Bass and Starr responded in a June 30 letter detailing the tenure process, saying the University’s decision is final.

“We want to assure you that this outcome in no way signals American University’s lack of support for the AU Symphony Orchestra in particular and our music program in general,” the letter said.

The letter also added that AU is looking for a new conductor for the AU Symphony Orchestra. But this search is contingent on Berard’s appeal and grievance process. If his grievance is successful, the search will be terminated because he will continue to fill the position. If he is unsuccessful in having his grievance heard or accepted, the search will be taken off hold.

Monday, Starr said the conductor search is on hold, pending the decision made in Berard’s appeal and possible grievance.

Meeting

At the same time as the protest Wednesday, students and administrators were discussing Berard’s tenure denial at a meeting.

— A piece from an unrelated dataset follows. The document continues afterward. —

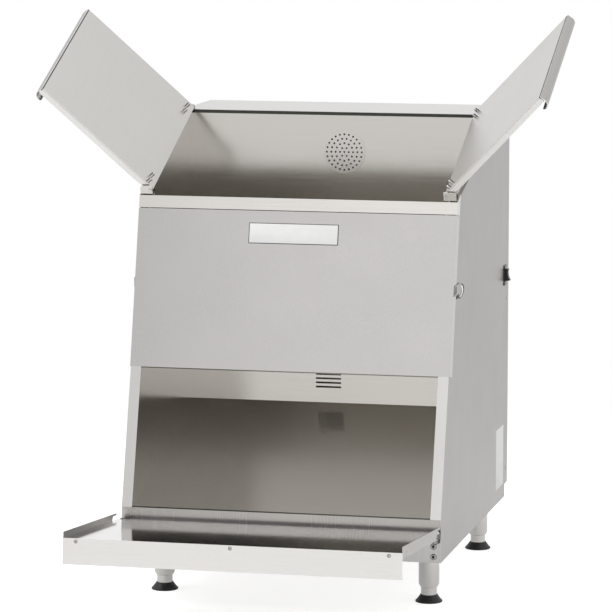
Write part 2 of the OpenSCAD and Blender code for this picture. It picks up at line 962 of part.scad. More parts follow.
module hinge_bracket_screws() {
    head_r = 4.8;
    head_t = 1.8;
    color(bright_steel) place() {
        for (side = [-1, 1], z = bracket_screw_z) {
            translate([side * bracket_screw_x, 0, z]) rotate([-90, 0, 0]) {
                translate([0, 0, -head_t]) cylinder(r = head_r, h = head_t);
                cylinder(r = bracket_screw_r, h = sheet_t + bracket_plate_t + bracket_screw_end);
            }
        }
    }
}

module door_hinge_pins() {
    head_r = 4;
    color(bright_steel) place() {
        for (flip = [false, true]) {
            mirrored(flip) {
                across_shape(bracket_in - 1.8, bracket_in)
                    translate([door_pivot_y, door_pivot_z]) circle(head_r);
                across_shape(bracket_in - 0.5, half_w + 0.4)
                    translate([door_pivot_y, door_pivot_z]) circle(door_pin_r);
            }
        }
    }
}

// Door

// Ears riveted inside the pan that turn on the hinge pins
module door_hinge_ears() {
    ear_len = 40;
    color(steel) place() {
        for (flip = [false, true]) {
            mirrored(flip) on_door() difference() {
                union() {
                    across_shape(ear_in, ear_out) circle(hinge_head_r);
                    box([ear_in, -ear_len, door_low_w + door_sheet],
                        [ear_out, 0, door_face_w - door_sheet]);
                }
                across_shape(ear_in - 1, ear_out + 1) circle(door_pin_r + pin_gap);
            }
        }
    }
}

strip_s = door_s1 - sheet_t;

module door_inner_panel() {
    color(bright_steel) place() on_door()
        box([-door_x, -strip_s, door_face_w - door_sheet], [door_x, -door_s0, door_face_w]);
}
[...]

Four of the students involved with the “Keep Professor Berard” group that organized the protest went to the meeting with the administrators Nov. 10.

The meeting was scheduled in the hopes of creating a “wider discussion with all those students concerned about the case,” Starr said in an e-mail.

Amanda Grossman, the AU Symphony Orchestra’s concertmaster and a senior in the School of International Service, was one of the four students at the meeting.

“We were trying to express the fact that we wish this decision could be reconsidered,” Grossman said.

At the meeting, the four students expressed their belief that Berard’s tenure decision was incorrect, while the administrators outlined for them the stages of a tenure review and the appeal process of a tenure denial.

“While students — undergraduate or graduate — have no voting role in the tenure process, their needs are an important touchstone in any review,” Starr said.